A History of the Toilet

Cultures place great value on items with many synonyms, so the value of the toilet must be high, but where did it all begin? According to Time Magazine, the toilet as we know it may date back as far as 3,000 B.C. These Neolithic Scottish structures consisted of stone huts equipped with drains in the walls, though we're not totally sure if these were made for bathroom needs. Ancient Greece and Rome were a little more advanced, with the former using earthenware pans that connected to pipes for a water supply. Rome is well known for its famous public bathhouses.

In Medieval England, the "garderobe," a room that protruded from the castle with a small opening that let human waste drop into a moat below, was common with royalty. Peasants were treated quite differently and were forced to use communal privies or relieve themselves directly into the Thames.

The 1500s introduced modern sanitation in Europe with the introduction of the "water closet." This consisted of a cistern attached to a water pipe. By the end of the 1700s, the flushable toilet was catching on. By the late 1800s, London plumber Thomas Crapper was constructing legitimate lavatories in palaces, showing off his designs in showrooms around the region, which historians believe the toilet nickname "crapper" came from. The 20th century showed much more progress, with flushable valves and toilet paper rolls, and, later on, the low-flow toilet model for higher energy efficiency.

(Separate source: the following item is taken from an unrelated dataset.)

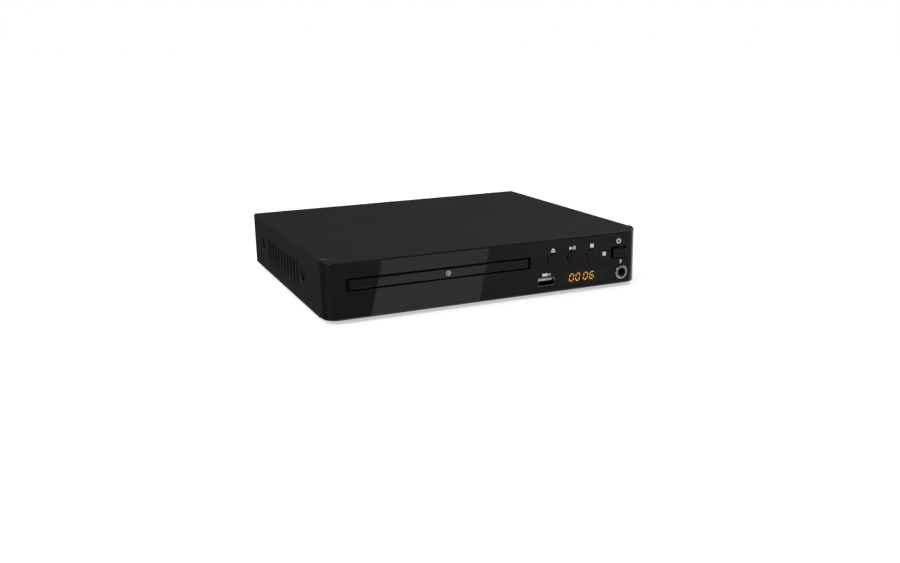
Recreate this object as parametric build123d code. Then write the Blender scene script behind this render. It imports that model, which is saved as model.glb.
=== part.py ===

Where Did All Those Names Come From?

What about the other terms for the toilet? Here are a few answers:

  • The term john may have originated from the risqué poet Sir John Harrington, who created the first true flushing toilet, a model he called the Ajax.
  • Loo is a little more complex, with a few different theories about its etymology. Perhaps it came from the French phrase Gardez l'eau, translated as "watch out for the water," which people may have called out as they dropped waste from the windows of their homes, or even James Joyce's Ulysses later on in the 1900s, which referred to "Waterloo, water closet." There are many more, and they remain debated to this day!